Chromatin-specific remodeling by HMGB1 and linker histone H1 silences proinflammatory genes during endotoxin tolerance.

Molecular and cellular biology (2009-01-23)
Mohamed El Gazzar, Barbara K Yoza, Xiaoping Chen, Benjamin A Garcia, Nicolas L Young, Charles E McCall
ABSTRACT

Epigenetic silencing of tumor necrosis factor alpha (TNF-alpha) and interleukin 1beta (IL-1beta) transcription occurs in blood leukocytes of animals and humans after the initiation of severe systemic inflammation (SSI). We previously reported that the epigenetic signature requires induction of NF-kappaB factor RelB, which directs histone H3K9 dimethylation, disrupts assembly of transcription activator NF-kappaB p65, and induces a sustained switch from the euchromatin to heterochromatin. Here, we report the novel findings that intracellular high mobility group box 1 protein (HMGB1) and nucleosome linker histone H1 protein are necessary components of endotoxin-mediated silencing of TNF-alpha in THP-1 human promonocytes. HMGB1 binds the TNF-alpha promoter during transcription silencing and promotes assembly of the repressor RelB. Depletion of HMGB1 by small interfering RNA results in dissociation of RelB from the promoter and partially restores TNF-alpha transcription. Histone H1, which typically displaces HMGB1 from nucleosomal DNA, also binds concomitantly with HMGB1 to the heterochromatin of the silenced TNF-alpha promoter. Combined knockdown of HMGB1 and H1 restores binding of the transcriptionally active NF-kappaB p65 and reestablishes TNF-alpha mRNA levels. Chromatin reimmunoprecipitation experiments demonstrate that HMGB1 and H1 are likely recruited to TNF-alpha sequences independently and that their binding correlates with histone H3K9 dimethylation, as inhibition of histone methylation blocks HMGB1 and H1 binding.

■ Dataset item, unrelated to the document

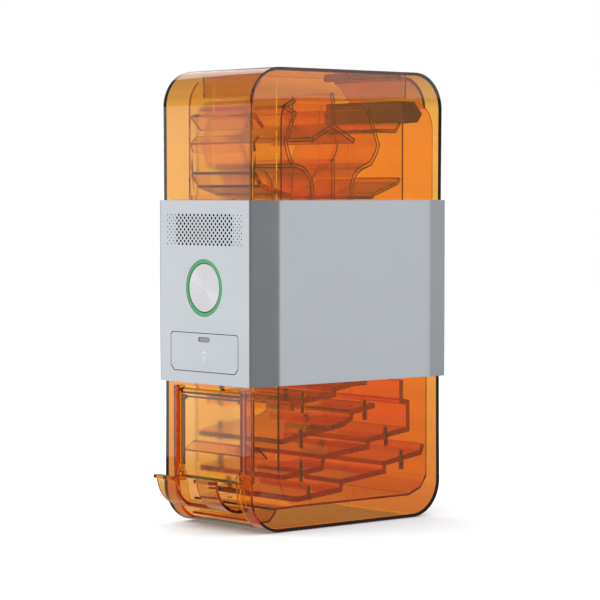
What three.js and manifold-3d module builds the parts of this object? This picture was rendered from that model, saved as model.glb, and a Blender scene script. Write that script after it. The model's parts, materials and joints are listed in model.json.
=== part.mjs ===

Moreover, HMGB1- and H1-mediated chromatin modifications are gene specific during endotoxin silencing in that they also bind and repress acute proinflammatory IL-1beta, while no binding nor repression of antiinflammatory IkappaBalpha is observed. Finally, we find that H1 and HMGB1 bind to the TNF-alpha a promoter in human leukocytes obtained from patients with SSI. We conclude proinflammatory HMGB1 and structural nucleosome linker H1 couple as a component of the epigenetic complex that silences acute proinflammatory TNF-alpha during the assembly of heterochromatin in the SSI phenotype.